SHORT PROBLEM - Everything from the line containing "for name, arm, level" to the line containing "record = json.load(file)", both lines included, must be copied exactly; nothing else should be.

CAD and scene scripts
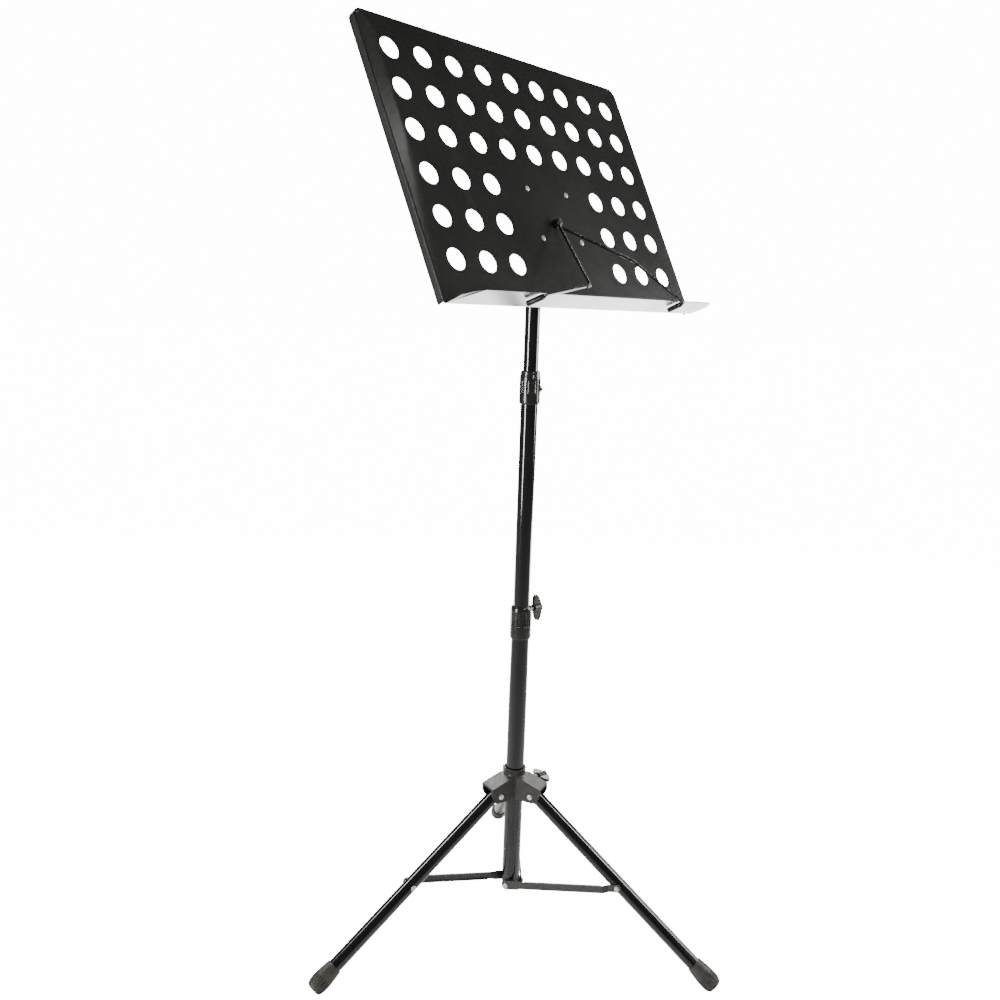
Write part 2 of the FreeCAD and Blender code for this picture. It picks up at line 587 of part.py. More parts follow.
def page_arm(level, elbow, tip, end):
    """Bent wire: an eye round the stud, a run out to the elbow, a run to the tip and its hooked end."""
    centre = V(*desk_point(STUD_U, STUD_W, level))
    body = Part.makeTorus(STUD_R + FIT + WIRE_R, WIRE_R, centre, V(0, 1, 0))
    lean = math.atan2(elbow[0] - STUD_U, elbow[1] - STUD_W)
    start = desk_point(STUD_U + 4.0 * math.sin(lean), STUD_W + 4.0 * math.cos(lean), level)
    route = [start, desk_point(*elbow), desk_point(*tip), desk_point(*end)]
    for a, b in zip(route, route[1:]):
        body = body.fuse(rod(a, b, WIRE_R))
    for point in route[:-1]:
        body = body.fuse(Part.makeSphere(WIRE_R, V(*point)))
    return body


def arm_sleeve(tip, end):
    """Soft sleeve over the hooked end of a wire, closed past the wire's end."""
    a, b = V(*desk_point(*tip)), V(*desk_point(*end))
    step = (b - a).normalize()
    start = a + step * SLEEVE_GAP
    depth = (V(*desk_point(*end)) - start).Length
    bore = WIRE_R + SNUG
    outline = [(bore, 0), (SLEEVE_R, 0), (SLEEVE_R, depth + 1.2), (SLEEVE_R - 1.0, depth + 2.2),
               (0, depth + 2.2), (0, depth), (bore, depth)]
    return spun(outline, (start.x, start.y, start.z), step)


RIGHT_ARM = {"elbow": (62.7, -76.8, 45.0), "tip": (146.0, -130.8, 46.0), "end": (148.0, -129.6, 23.0)}
LEFT_ARM = {"elbow": (-43.0, -115.4, 45.2), "tip": (-131.0, -130.8, 46.0), "end": (-135.0, -129.6, 23.0)}


def build():
    save(lower_tube(), "lower_tube")
    save(end_block(), "tube_end_block")
    save(clutch(MIDDLE_CLUTCH, MIDDLE_FLUTES, MIDDLE_KNOB, LOWER_OD, LOWER_TOP, MIDDLE_OD), "middle_clutch_body")
    save(bush(LOWER_OD, MIDDLE_OD, 424.0, LOWER_TOP - 0.5, None), "middle_clutch_bush")
    save(drilled_tube(MIDDLE_BOTTOM, MIDDLE_TOP - 13, MIDDLE_OD), "middle_tube")
    save(glide(LOWER_OD, MIDDLE_OD, MIDDLE_BOTTOM), "middle_tube_glide")
    save(clutch(UPPER_CLUTCH, UPPER_FLUTES, UPPER_KNOB, MIDDLE_OD, MIDDLE_TOP - 13, TOP_OD), "upper_clutch_body")
    save(bush(MIDDLE_OD, TOP_OD, 725.0, MIDDLE_TOP - 13.5, None), "upper_clutch_bush")
    save(drilled_tube(TOP_BOTTOM, TOP_TOP, TOP_OD), "top_rod")
    save(glide(MIDDLE_OD, TOP_OD, TOP_BOTTOM), "top_rod_glide")

    for name, knob, inner_r, stand_off in (("middle", MIDDLE_KNOB, MIDDLE_OD / 2 + FIT, MIDDLE_STAND_OFF),
                                           ("upper", UPPER_KNOB, TOP_OD / 2 + FIT, UPPER_STAND_OFF),
                                           ("hub", HUB_KNOB, LOWER_OD / 2 + FIT, HUB_STAND_OFF)):
        body, screw = knob_pair(knob, inner_r, stand_off)
        save(body, name + "_knob")
        save(screw, name + "_knob_screw")

    save(hub_body(), "hub_body")
    save(hub_bush(), "hub_bush")
    save(leg_pins(), "leg_pivot_pins")
    for name, azimuth in ARMS.items():
        save(about_z(leg_tube(), azimuth), name + "_leg_tube")
        save(about_z(foot(), azimuth), name + "_foot")
        save(about_z(leg_rivet(), azimuth), name + "_leg_rivet")
        save(about_z(strut(), azimuth), name + "_strut")
        save(about_z(strut_outer_rivet(), azimuth), name + "_strut_rivet")
    save(strut_inner_rivets(), "strut_base_rivets")

    save(place_desk(desk_plate()), "desk_plate")
    save(place_desk(desk_rim()), "desk_rim")
    save(place_desk(desk_shelf()), "desk_shelf")
    save(place_desk(desk_bracket()), "desk_bracket")
    save(place_desk(desk_rivets()), "desk_rivets")
    save(place_desk(arm_stud()), "page_arm_stud")
    save(place_desk(tilt_head(), tilted=False), "tilt_head")
    save(place_desk(tilt_bolt()), "tilt_bolt")
    save(place_desk(tilt_washers()), "tilt_washers")
    save(place_desk(tilt_wing_nut()), "tilt_wing_nut")
    for name, arm, level in (("right", RIGHT_ARM, 2.4), ("left", LEFT_ARM, 6.2)):
        save(place_desk(page_arm(level, arm["elbow"], arm["tip"], arm["end"])), name + "_page_arm")
        save(place_desk(arm_sleeve(arm["tip"], arm["end"])), name + "_arm_sleeve")


build()
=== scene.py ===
import json
import math
import bpy
from mathutils import Matrix, Vector


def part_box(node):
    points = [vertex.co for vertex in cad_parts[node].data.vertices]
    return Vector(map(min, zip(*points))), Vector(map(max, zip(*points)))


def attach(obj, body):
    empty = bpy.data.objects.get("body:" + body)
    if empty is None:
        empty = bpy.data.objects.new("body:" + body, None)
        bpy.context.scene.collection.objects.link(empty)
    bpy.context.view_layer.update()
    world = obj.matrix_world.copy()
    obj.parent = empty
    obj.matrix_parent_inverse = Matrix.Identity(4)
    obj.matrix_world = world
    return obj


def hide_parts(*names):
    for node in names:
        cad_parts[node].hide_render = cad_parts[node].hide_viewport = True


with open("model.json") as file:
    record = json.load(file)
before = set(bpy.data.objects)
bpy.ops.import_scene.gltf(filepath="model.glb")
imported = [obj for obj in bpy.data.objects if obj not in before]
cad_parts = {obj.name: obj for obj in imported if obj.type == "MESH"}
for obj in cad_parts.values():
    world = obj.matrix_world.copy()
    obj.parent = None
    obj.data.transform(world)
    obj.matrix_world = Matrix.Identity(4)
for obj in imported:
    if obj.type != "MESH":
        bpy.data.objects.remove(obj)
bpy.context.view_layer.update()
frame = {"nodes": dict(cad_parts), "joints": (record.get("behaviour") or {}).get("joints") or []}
nodes = frame["nodes"]
joints = {joint["name"]: joint for joint in frame["joints"]}
mm = 0.001

# place in metres, angles in degrees, lens and sensor in millimetres
cameraPlan = {"place": (-0.1106, -1.2469, 0.8463), "azimuth": 3.55, "pitch": -10.82, "roll": 1.98,
              "lens": 35.2, "sensor": 36, "farthest": 200}
studio = {"floorRadius": 40, "floorSides": 96, "floorColour": (0.80, 0.80, 0.79, 1), "floorRough": 0.9,
          "floorSeen": 15.0, "floorCast": 0.0, "skySeen": 15.0, "skyCast": 0.10, "white": (1, 1, 1, 1)}
# name: place, point aimed at, width, height, turn about its own axis and spread in degrees, power
lamps = {"sideRight": ((1.75, 0.35, 1.00), (0.1, 0, 0.84), 1.0, 0.8, 36, 70, 6.5),
         "sideLeft": ((-1.85, -1.20, 0.92), (0, 0, 0.88), 0.30, 1.5, 0, 40, 5.5),
         "frontRight": ((1.25, -1.80, 1.75), (0, 0, 0.95), 0.16, 1.1, 0, 36, 1.3),
         "paleFloor": ((0.5, 2.1, 0.03), (0.5, 2.1, 2.0), 3.4, 2.6, 0, 180, 330),
         "legLeft": ((-1.57, 0.05, 1.77), (-0.18, -0.10, 0.06), 0.30, 0.9, 0, 20, 0.42),
         "legRight": ((1.67, -0.29, 1.67), (0.18, -0.10, 0.06), 0.26, 0.9, 0, 20, 0.36),
         "overBack": ((0.0, 2.5, 2.1), (0, 0, 0.2), 3.2, 0.7, 0, 100, 60)}


def makeCamera():
    azimuth, pitch, roll = (math.radians(cameraPlan[k]) for k in ("azimuth", "pitch", "roll"))
    ahead = Vector((math.sin(azimuth) * math.cos(pitch), math.cos(azimuth) * math.cos(pitch), math.sin(pitch)))
    right = Vector((math.cos(azimuth), -math.sin(azimuth), 0))
    up = right.cross(ahead)
    tiltedRight = right * math.cos(roll) + up * math.sin(roll)
    tiltedUp = up * math.cos(roll) - right * math.sin(roll)
    data = bpy.data.cameras.new("camera")
    data.lens = cameraPlan["lens"]
    data.sensor_width = cameraPlan["sensor"]
    data.clip_end = cameraPlan["farthest"]
    camera = bpy.data.objects.new("camera", data)
    bpy.context.collection.objects.link(camera)
    turn = Matrix((tiltedRight, tiltedUp, -ahead)).transposed().to_4x4()
    camera.matrix_world = Matrix.Translation(cameraPlan["place"]) @ turn
    bpy.context.scene.camera = camera


def makeLamps():
    for name, (place, aim, width, height, turn, spread, power) in lamps.items():
        data = bpy.data.lights.new(name, "AREA")
        data.shape = "RECTANGLE"
        data.size = width
        data.size_y = height
        data.energy = power
        data.spread = math.radians(spread)
        lamp = bpy.data.objects.new(name, data)
        lamp.location = place
        facing = (Vector(aim) - Vector(place)).to_track_quat("-Z", "Y").to_matrix()
        lamp.rotation_euler = (facing @ Matrix.Rotation(math.radians(turn), 3, "Z")).to_euler()
        lamp.visible_camera = False
        bpy.context.collection.objects.link(lamp)


def seenOrCast(tree, seen, cast):
    # one strength for what the camera sees directly, another for light cast on the stand
    path = tree.nodes.new("ShaderNodeLightPath")
    choice = tree.nodes.new("ShaderNodeMapRange")
    choice.inputs["To Min"].default_value = cast
    choice.inputs["To Max"].default_value = seen
    tree.links.new(path.outputs["Is Camera Ray"], choice.inputs["Value"])
    return choice.outputs["Result"]


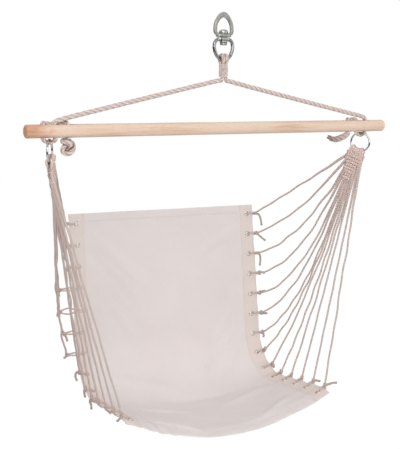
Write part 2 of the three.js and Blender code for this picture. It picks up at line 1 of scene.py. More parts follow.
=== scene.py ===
"""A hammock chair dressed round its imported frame.

Metres, +Z up. The origin is the inside top of the upper swivel eye, +X runs along
the spreader bar and the sitter faces -Y. Heights of the bar, the ropes and the seat
are counted from the bar's axis, as in the part's own source, and BAR puts them in place.
"""
import math
from contextlib import contextmanager

import bmesh
import bpy
import numpy as np
from mathutils import Matrix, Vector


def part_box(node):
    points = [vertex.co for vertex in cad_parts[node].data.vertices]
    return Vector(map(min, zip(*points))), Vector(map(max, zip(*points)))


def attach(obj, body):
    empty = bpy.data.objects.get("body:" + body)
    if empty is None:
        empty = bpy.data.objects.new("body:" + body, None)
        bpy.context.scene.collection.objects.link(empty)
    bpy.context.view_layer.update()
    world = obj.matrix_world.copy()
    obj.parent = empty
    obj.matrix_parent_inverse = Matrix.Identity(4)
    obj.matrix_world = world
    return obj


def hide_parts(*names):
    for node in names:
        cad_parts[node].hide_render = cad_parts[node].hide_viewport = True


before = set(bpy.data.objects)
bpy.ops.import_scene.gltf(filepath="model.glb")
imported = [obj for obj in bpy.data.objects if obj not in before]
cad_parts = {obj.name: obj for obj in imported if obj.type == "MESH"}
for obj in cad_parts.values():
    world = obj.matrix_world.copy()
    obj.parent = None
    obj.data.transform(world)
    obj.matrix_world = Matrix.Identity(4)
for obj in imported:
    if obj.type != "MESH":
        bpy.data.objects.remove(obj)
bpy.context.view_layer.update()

# Camera
CAMERA_PLACE = (-1.1692, -1.9129, -0.1947)
CAMERA_YAW = math.radians(30)
CAMERA_PITCH = math.radians(7.69)
CAMERA_LENS = 73.88
CAMERA_RIGHT = np.array([math.cos(CAMERA_YAW), -math.sin(CAMERA_YAW), 0.0])
TO_CAMERA = np.array([-math.sin(CAMERA_YAW), -math.cos(CAMERA_YAW), 0.0])
DOWN = np.array([0.0, 0.0, -1.0])

# Bar and ropes
BAR = np.array([0.0, 0.0, -0.262])
BAR_LENGTH = 1.0
BAR_DIAMETER = 0.03
BAR_EASE = 0.0045
HOLE_DIAMETER = 0.013
HOLE_KINDS = ("leg", "ring", "tail")
HOLE_INSETS = {
    "left": {"side": -1, "leg": 0.070, "ring": 0.041, "tail": 0.100},
    "right": {"side": 1, "leg": 0.059, "ring": 0.088, "tail": 0.115},
}
ROPE_DIAMETER = 0.0114
NECK_ROPE_DIAMETER = 0.0098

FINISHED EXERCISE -
    for name, arm, level in (("right", RIGHT_ARM, 2.4), ("left", LEFT_ARM, 6.2)):
        save(place_desk(page_arm(level, arm["elbow"], arm["tip"], arm["end"])), name + "_page_arm")
        save(place_desk(arm_sleeve(arm["tip"], arm["end"])), name + "_arm_sleeve")


build()
=== scene.py ===
import json
import math
import bpy
from mathutils import Matrix, Vector


def part_box(node):
    points = [vertex.co for vertex in cad_parts[node].data.vertices]
    return Vector(map(min, zip(*points))), Vector(map(max, zip(*points)))


def attach(obj, body):
    empty = bpy.data.objects.get("body:" + body)
    if empty is None:
        empty = bpy.data.objects.new("body:" + body, None)
        bpy.context.scene.collection.objects.link(empty)
    bpy.context.view_layer.update()
    world = obj.matrix_world.copy()
    obj.parent = empty
    obj.matrix_parent_inverse = Matrix.Identity(4)
    obj.matrix_world = world
    return obj


def hide_parts(*names):
    for node in names:
        cad_parts[node].hide_render = cad_parts[node].hide_viewport = True


with open("model.json") as file:
    record = json.load(file)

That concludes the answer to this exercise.